The traditional location of Mount Sinai is in the middle of the southern part of the Sinai peninsula, which is marked in the figure. There is the traditional Mount Sinai on the Sinai peninsula. So how was the traditional Mount Sinai arrived at as the mountain described in the book of Exodus? In the fourth century AD, Helena the mother of Constantine the Great, built a chapel on the north-west slope of the mountain on the Sinai peninsula. The monastery of St. Catherine which is still there, can be dated to about 527 AD, and was founded by the Emperor Justinius. And, this is the connection with the traditional Mount Sinai.
But, we saw where is the location of Mount Sinai.

In this figure the top of Horeb is shown. The upper part of the mountain ridge is black, while the rest of the mountain is golden brown in colour. There is a clear line between the different colours on the mountain. The top is quite different from the rest of the mountain. The black stone is obsidian, a mineral formed at high temperature (see figure). There are speculations as to how the upper part has been transformed by heat, but the Bible says: "Now all the people witnessed the thunderings, the lightning flashes, the sound of the trumpet, and the mountain smoking." (Exodus 20:18)

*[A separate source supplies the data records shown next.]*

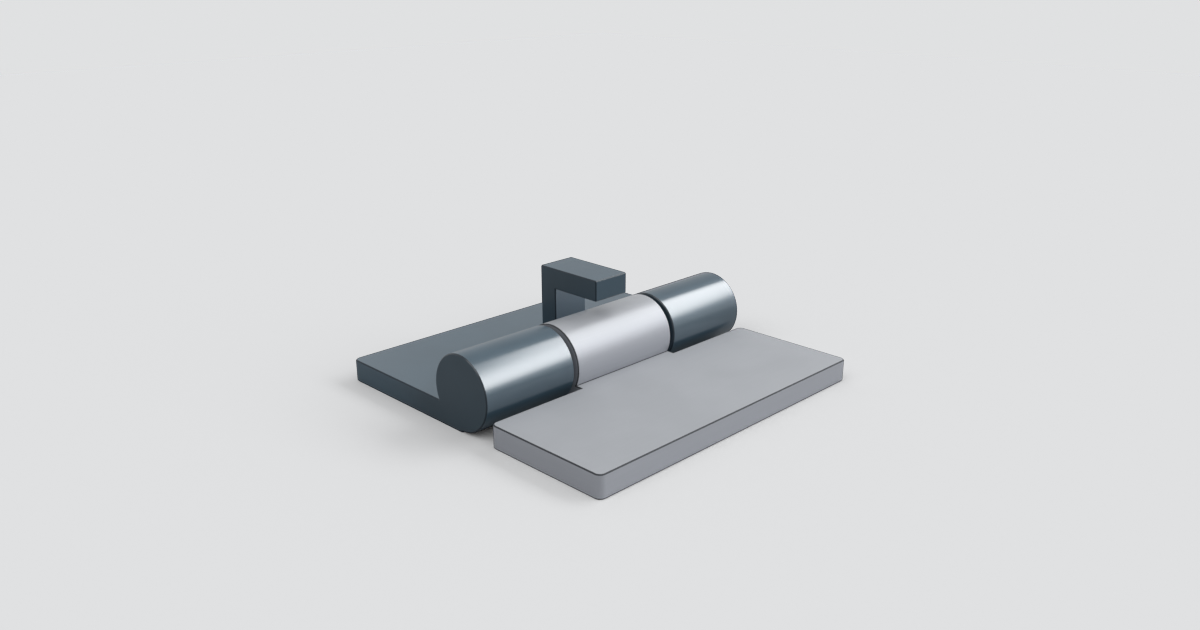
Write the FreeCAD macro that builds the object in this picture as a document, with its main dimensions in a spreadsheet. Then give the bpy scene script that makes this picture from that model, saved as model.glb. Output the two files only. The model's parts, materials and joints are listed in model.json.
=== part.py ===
# Folding hinge: two leaves, an interleaved barrel on one pin, and a stop hook over the barrel.
#
# Frame: the origin is at the centre of the footprint, on the underside of the leaves.
# +X runs along the pin, +Y points to the fixed leaf and +Z is up. Millimetres.
import FreeCAD, Part
import math
import os
import Sketcher

doc = FreeCAD.newDocument("FoldingHinge")
sheet = doc.addObject("Spreadsheet::Sheet", "Dimensions")

# Every driving size: cell alias, value, what it is.
drivingSizes = [
    ("hinge_length", 50.0, "length of both leaves along the pin"),
    ("leaf_reach", 25.0, "from the pin axis to a leaf's outer edge"),
    ("leaf_thickness", 3.2, "plate thickness"),
    ("corner_radius", 0.9, "radius of the leaves' corners, seen from above"),
    ("edge_break", 0.15, "deburred edges"),
    ("barrel_diameter", 10.5, "outside of the knuckles"),
    ("barrel_lift", 0.25, "bottom of the barrel above the underside of the leaves"),
    ("end_knuckle_length", 15.0, "each of the fixed leaf's two knuckles"),
    ("knuckle_gap", 0.7, "between neighbouring knuckles"),
    ("swing_clearance", 0.3, "between the turning end of one leaf and the other leaf"),
    ("pin_diameter", 5.0, "hinge pin, pressed into the fixed leaf"),
    ("pin_clearance", 0.05, "radial running clearance in the moving leaf"),
    ("closed_wall", 3.0, "solid end of the near knuckle, behind the blind bore"),
    ("bore_relief", 1.0, "room between the pin and the bottom of the blind bore"),
    ("pin_recess", 0.3, "pin's end below the far knuckle's face"),
    ("pin_chamfer", 0.4, "lead-in on both ends of the pin"),
    ("mouth_chamfer", 0.25, "lead-in of the bores"),
    ("washer_rim_depth", 1.05, "washer's rim below the barrel's surface"),
    ("washer_bore_clearance", 0.1, "radial, washer on the pin"),
    ("washer_side_clearance", 0.05, "on each side of a washer"),
    ("hook_width", 6.0, "stop hook along the pin"),
    ("hook_bar", 3.0, "thickness of the hook's post and arm"),
    ("post_setback", 0.2, "post behind the edge of the middle knuckle's window"),
    ("arm_clearance", 2.25, "arm above the barrel"),
    ("stop_clearance", 0.1, "arm's tip short of the moving leaf at a right angle"),
]

# Sizes that follow from the driving ones: cell alias, formula, what it is.
followingSizes = [
    ("barrel_radius", "=barrel_diameter / 2", "outside radius of the knuckles"),
    ("axis_height", "=barrel_radius + barrel_lift", "pin axis above the underside"),
    ("axis_rise", "=axis_height - leaf_thickness", "pin axis above the leaves' top"),
    ("window_edge", "=axis_height + swing_clearance", "plate edge beside the other leaf's knuckle"),
    ("half_length", "=hinge_length / 2", "origin to either end"),
    ("near_end", "=-half_length", "plane of the near end"),
    ("window_half", "=half_length - end_knuckle_length", "half the space between the end knuckles"),
    ("middle_half", "=window_half - knuckle_gap", "half the middle knuckle's length"),
    ("middle_length", "=2 * middle_half", "moving leaf's knuckle"),
    ("pin_radius", "=pin_diameter / 2", "hinge pin"),
    ("running_radius", "=pin_radius + pin_clearance", "bore of the moving leaf"),
    ("bore_depth", "=hinge_length - closed_wall", "from the far face to the bottom of the bore"),
    ("pin_start", "=closed_wall + bore_relief - half_length", "pin's near end"),
    ("pin_length", "=half_length - pin_recess - pin_start", "pin from end to end"),
    ("washer_radius", "=barrel_radius - washer_rim_depth", "outside of a washer"),
    ("washer_bore", "=pin_radius + washer_bore_clearance", "inside of a washer"),
    ("washer_thickness", "=knuckle_gap - 2 * washer_side_clearance", "thickness of a washer"),
    ("near_washer_start", "=washer_side_clearance - window_half", "near washer's first face"),
    ("far_washer_start", "=middle_half + washer_side_clearance", "far washer's first face"),
    ("post_inner", "=window_edge + post_setback", "post's face towards the barrel"),
    ("post_outer", "=post_inner + hook_bar", "post's back"),
    ("arm_under", "=axis_height + barrel_radius + arm_clearance", "underside of the arm"),
    ("arm_top", "=arm_under + hook_bar", "top of the hook"),
    ("arm_reach", "=post_outer + axis_rise - stop_clearance", "hook from its back to its tip"),
]

tolerance = 1e-4  # for finding an edge by its place
pointNames = ["whole", "start", "end", "centre"]  # a sketch numbers the points of a line or arc in this order


def fillSheet():
    """One row for each size: alias in A, value or formula in B, meaning in C."""
    for row, (name, content, note) in enumerate(drivingSizes + followingSizes, 1):
        sheet.set(f"A{row}", name)
        sheet.setAlias(f"B{row}", name)
        sheet.set(f"B{row}", str(content))
        sheet.set(f"C{row}", note)
    doc.recompute()


def size(name):
    """The present value of a size in the sheet."""
    return float(sheet.get(name))


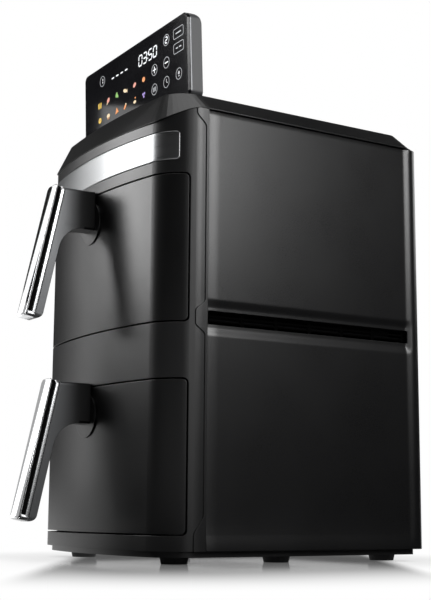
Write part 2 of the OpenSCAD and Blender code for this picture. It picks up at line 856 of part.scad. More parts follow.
module handle() {
    neck_z = drawer_z + drawer_h + neck_rise - neck_h;
    // the arch under the neck meets the grip's back without a step
    arch_z = neck_z - arch_r;
    arch_y = grip_back(arch_z) + arch_r / cos(grip_lean);
    meet = [arch_y - arch_r * cos(grip_lean), arch_z + arch_r * sin(grip_lean)];
    sunk = 2;
    color("#4a4b4d") difference() {
        union() {
            in_grip() intersection() {
                grip_slab(body_t0, grip_t);
                along_x(-big, big) translate([body_t0 - 20, 2.5])
                    round_rect(grip_t - body_t0 + 20, grip_len - 2.5, 7);
            }
            // neck, with nothing in front of the grip's body
            intersection() {
                along_y(-big, -rose_t) translate([-grip_w / 2, neck_z]) round_rect(grip_w, neck_h, 2.5);
                in_grip() block([-big, body_t0, -big], [big, big, big]);
            }
            along_x(-grip_w / 2, grip_w / 2) difference() {
                polygon([meet - [sunk, 0], meet, [arch_y, neck_z], [arch_y, neck_z + sunk],
                    [meet[0] - sunk, neck_z + sunk]]);
                translate([arch_y, arch_z]) circle(arch_r);
            }
        }
        for (drop = screw_drops) translate([0, -16, drawer_z + drawer_h - drop]) rotate([-90, 0, 0])
            cylinder(d = screw_d + 0.04, h = 20);
    }
}

module grip_bezel() {
    color("#d4d5d6") in_grip() {
        grip_slab(face_t + spacer_t, body_t0);
        // cap that closes the lower end in front of the strip
        intersection() {
            grip_slab(face_t, body_t0);
            block([-grip_w, face_t - 1, grip_len - cap_t], [grip_w, body_t0, grip_len + 1]);
        }
    }
}

module grip_spacer() {
    color("#050505") in_grip() intersection() {
        grip_slab(face_t, face_t + spacer_t, 0.7);
        block([-grip_w, 0, 0], [grip_w, body_t0, grip_len - cap_t]);
    }
}

module grip_face() {
    color("#e3e4e5") in_grip() hull() {
        grip_slab(0, 0.1, grip_edge);
        grip_slab(grip_edge, face_t);
    }
}

module handle_rose() {
    color("#4c4d4f") difference() {
        translate([0, -rose_t, drawer_z + drawer_h - rose_drop]) rotate([-90, 0, 0])
            cylinder(r = rose_r, h = 6);
        slice(drawer_z - 5, drawer_z + drawer_h + 5, -lip, big, lip - rose_seat);
        for (drop = screw_drops) translate([0, -5, drawer_z + drawer_h - drop]) rotate([-90, 0, 0])
            cylinder(d = screw_d + 0.4, h = 20);
    }
}

module handle_screws() {
    color("#77797c") for (drop = screw_drops)
        translate([0, wall + fit_gap, drawer_z + drawer_h - drop]) rotate([-90, 0, 0]) {
            cylinder(d = 2 * screw_d, h = 2.4);
            translate([0, 0, -18]) cylinder(d = screw_d, h = 18);
        }
}

// ---------- touch panel, in its own frame: hinge line at the origin, glass facing -Y ----------

module in_panel() {
    translate([0, hinge_y, hinge_z]) rotate([panel_lean, 0, 0]) children();
}

module panel_slab(t0, t1, inset = 0) {
    translate([0, t1 - glass_off, 0]) rotate([90, 0, 0]) linear_extrude(t1 - t0)
        translate([inset - panel_w / 2, panel_foot + inset])
            round_rect(panel_w - 2 * inset, panel_top - panel_foot - 2 * inset, panel_r);
}

module panel_glass() {
    color("#08080a") place() in_panel() panel_slab(0, glass_t, 0.15);
}

module panel_trim() {
    color("#c9cacc") place() in_panel() difference() {
        panel_slab(glass_t, glass_t + trim_t);
        panel_slab(glass_t - 1, glass_t + trim_t + 1, 4);
    }
}

module panel_case() {
    t0 = glass_t + trim_t;
    color("#6b6d70") place() in_panel() difference() {
        union() {
            intersection() {
                panel_slab(t0, panel_t);
                along_x(-big, big) translate([t0 - glass_off - 30, panel_foot - 20])
                    round_rect(case_t + 30, panel_top - panel_foot + 20, panel_back_r);
            }
            // tongue and barrel of the hinge
            translate([-tongue_w / 2, 0, 0]) rotate([0, 90, 0]) cylinder(r = barrel_r, h = tongue_w);
            block([-tongue_w / 2, -5, 0], [tongue_w / 2, panel_t - glass_off, panel_foot + 1]);
        }
        // hollow for the display board, open towards the glass
        panel_slab(t0 - 1, panel_t - 2.4, 4);
        for (s = [-1, 1]) translate([s * (tongue_w - pin_len + 1) / 2, 0, 0]) rotate([0, 90, 0])
            cylinder(d = pin_d + 0.04, h = pin_len + 1, center = true);
        // room for the bracket's round head
        for (s = [-1, 1]) translate([s * (tongue_w + bracket_gap + bracket_t + 0.3) / 2, 0, 0])
            rotate([0, 90, 0]) cylinder(r = head_r + 0.6, h = bracket_t + 2 * bracket_gap, center = true);
    }
    // bosses that the display board rests on
    color("#6b6d70") place() in_panel() for (x = [-70, 0, 70])
        translate([x, panel_t - 2 - glass_off, panel_top / 2]) rotate([90, 0, 0])
            cylinder(r = 3, h = panel_t - 2 - board_t1 - 0.1);
}

module display_board() {
    color("#2e5a3a") place() in_panel() panel_slab(glass_t + 0.2, board_t1, 4.6);
}

module hinge_pins() {
    x1 = tongue_w / 2 + bracket_gap + bracket_t + pin_out;
    color("#b9bbbd") place() in_panel() for (s = [-1, 1])
        translate([s * (x1 - pin_len / 2), 0, 0]) rotate([0, 90, 0])
            cylinder(d = pin_d, h = pin_len, center = true);
}

module hinge_brackets() {
    x = tongue_w / 2 + bracket_gap + bracket_t / 2;
    color("#8b8d90") place() for (s = [-1, 1]) difference() {
        union() {
            translate([s * x, hinge_y, hinge_z]) rotate([0, 90, 0])
                cylinder(r = head_r, h = bracket_t, center = true);
            translate([s * x, hinge_y, (trough_z + hinge_z) / 2])
                cube([bracket_t, 2 * head_r, hinge_z - trough_z], center = true);
            translate([s * x, hinge_y, trough_z + bracket_foot_t / 2])
                cube([bracket_t, 2 * (barrel_r + bracket_toe), bracket_foot_t], center = true);
        }
        translate([s * x, hinge_y, hinge_z]) rotate([0, 90, 0])
            cylinder(d = pin_d + 2 * fit_gap, h = 20, center = true);
    }
}

// ---------- pieces that come in pairs ----------

module right_side() {
    color("#2c2c2e") place() side_panel();
}

module left_side() {
    color("#2c2c2e") place() mirror([1, 0, 0]) side_panel();
}

module lower() {
    place() children();
}

module upper() {
    translate([0, 0, drawer_pitch]) place() children();
}

base_plate();
feet();
front_frame();
left_side();  // side_panel_left
right_side();  // side_panel_right
place() mirror([1, 0, 0]) side_vent();  // side_vent_left
place() side_vent();  // side_vent_right
top_cover();
chrome_band();
rear_panel();
upper() exhaust(duct_z);  // exhaust_upper
lower() exhaust(duct_z);  // exhaust_lower
cord_gland();
mid_deck();
upper() chamber();  // chamber_upper
lower() chamber();  // chamber_lower
upper() heater();  // heater_upper
lower() heater();  // heater_lower
upper() heater_guard();  // heater_guard_upper
lower() heater_guard();  // heater_guard_lower
upper() motor();  // motor_upper
lower() motor();  // motor_lower
upper() motor_shaft();  // motor_shaft_upper
lower() motor_shaft();  // motor_shaft_lower
upper() hot_fan();  // hot_fan_upper
lower() hot_fan();  // hot_fan_lower
upper() cooling_fan();  // cooling_fan_upper
lower() cooling_fan();  // cooling_fan_lower
power_board();
housing_screws();
hinge_brackets();
upper() drawer_front();  // drawer_front_upper
lower() drawer_front();  // drawer_front_lower
upper() drawer_inner();  // drawer_inner_upper
lower() drawer_inner();  // drawer_inner_lower
upper() basket();  // basket_upper
lower() basket();  // basket_lower
upper() crisper_tray();  // crisper_tray_upper
lower() crisper_tray();  // crisper_tray_lower
upper() tray_bumpers();  // tray_bumpers_upper
lower() tray_bumpers();  // tray_bumpers_lower
upper() handle();  // handle_upper
lower() handle();  // handle_lower
upper() grip_bezel();  // grip_bezel_upper
lower() grip_bezel();  // grip_bezel_lower
upper() grip_spacer();  // grip_spacer_upper
lower() grip_spacer();  // grip_spacer_lower
upper() grip_face();  // grip_face_upper
lower() grip_face();  // grip_face_lower
upper() handle_rose();  // handle_rose_upper
lower() handle_rose();  // handle_rose_lower
upper() handle_screws();  // handle_screws_upper
lower() handle_screws();  // handle_screws_lower
panel_case();
panel_trim();
panel_glass();
display_board();
hinge_pins();
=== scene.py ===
"""Dresses a stacked two-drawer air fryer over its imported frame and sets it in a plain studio."""

import json
import logging
import math
from dataclasses import dataclass, field
from enum import Enum
from typing import Callable, Iterable, Sequence

import bpy
from mathutils import Matrix, Vector


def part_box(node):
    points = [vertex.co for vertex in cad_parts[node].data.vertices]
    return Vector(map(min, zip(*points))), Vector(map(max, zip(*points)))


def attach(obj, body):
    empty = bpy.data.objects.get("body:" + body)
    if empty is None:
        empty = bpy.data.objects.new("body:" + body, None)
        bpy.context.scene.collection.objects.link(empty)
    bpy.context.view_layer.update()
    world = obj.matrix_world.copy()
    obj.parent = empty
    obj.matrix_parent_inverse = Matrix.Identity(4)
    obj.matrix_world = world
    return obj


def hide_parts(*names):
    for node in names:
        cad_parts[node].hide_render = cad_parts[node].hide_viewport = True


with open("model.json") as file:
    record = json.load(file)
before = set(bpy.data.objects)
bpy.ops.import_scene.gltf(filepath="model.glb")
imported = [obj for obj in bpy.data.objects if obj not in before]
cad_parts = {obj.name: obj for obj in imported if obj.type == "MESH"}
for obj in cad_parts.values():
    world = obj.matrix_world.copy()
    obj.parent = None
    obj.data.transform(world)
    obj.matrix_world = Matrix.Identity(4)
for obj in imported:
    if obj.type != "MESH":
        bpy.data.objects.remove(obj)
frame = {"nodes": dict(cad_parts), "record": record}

log = logging.getLogger("air_fryer")
Colour = tuple[float, float, float]
Point = tuple[float, float, float]
Flat = tuple[float, float]

NOSE_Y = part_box("drawer_front_upper")[0].y
# turns a plate's X, Y and Z into across, up and out of the front
UPRIGHT = Matrix(((1, 0, 0, 0), (0, 0, -1, 0), (0, 1, 0, 0), (0, 0, 0, 1)))


class Body(Enum):
    """The rigid bodies that pieces ride on."""

    HOUSING = "housing"
    UPPER = "drawer_upper"
    LOWER = "drawer_lower"
    PANEL = "panel"


# ---------- shader graph ----------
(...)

The Bible says that the Tabernacle was a sanctuary for the Lord. The Ark of the Covenant was the most important part of the Tabernacle. It is very interesting that the Ark was made of acacia wood, the only tree commonly found in this desert environment of Saudi Arabia (see figure).

When the Saudi-Arabian authorities were informed about the finds at this mountain they fenced the area. To protect the area, guards with machine guns are constantly stationed at this location (see figure). We can see that there is a number of matters which support the hypothesis that today´s Jabal Al Lawz is the biblical Mount Horeb or Mount Sinai.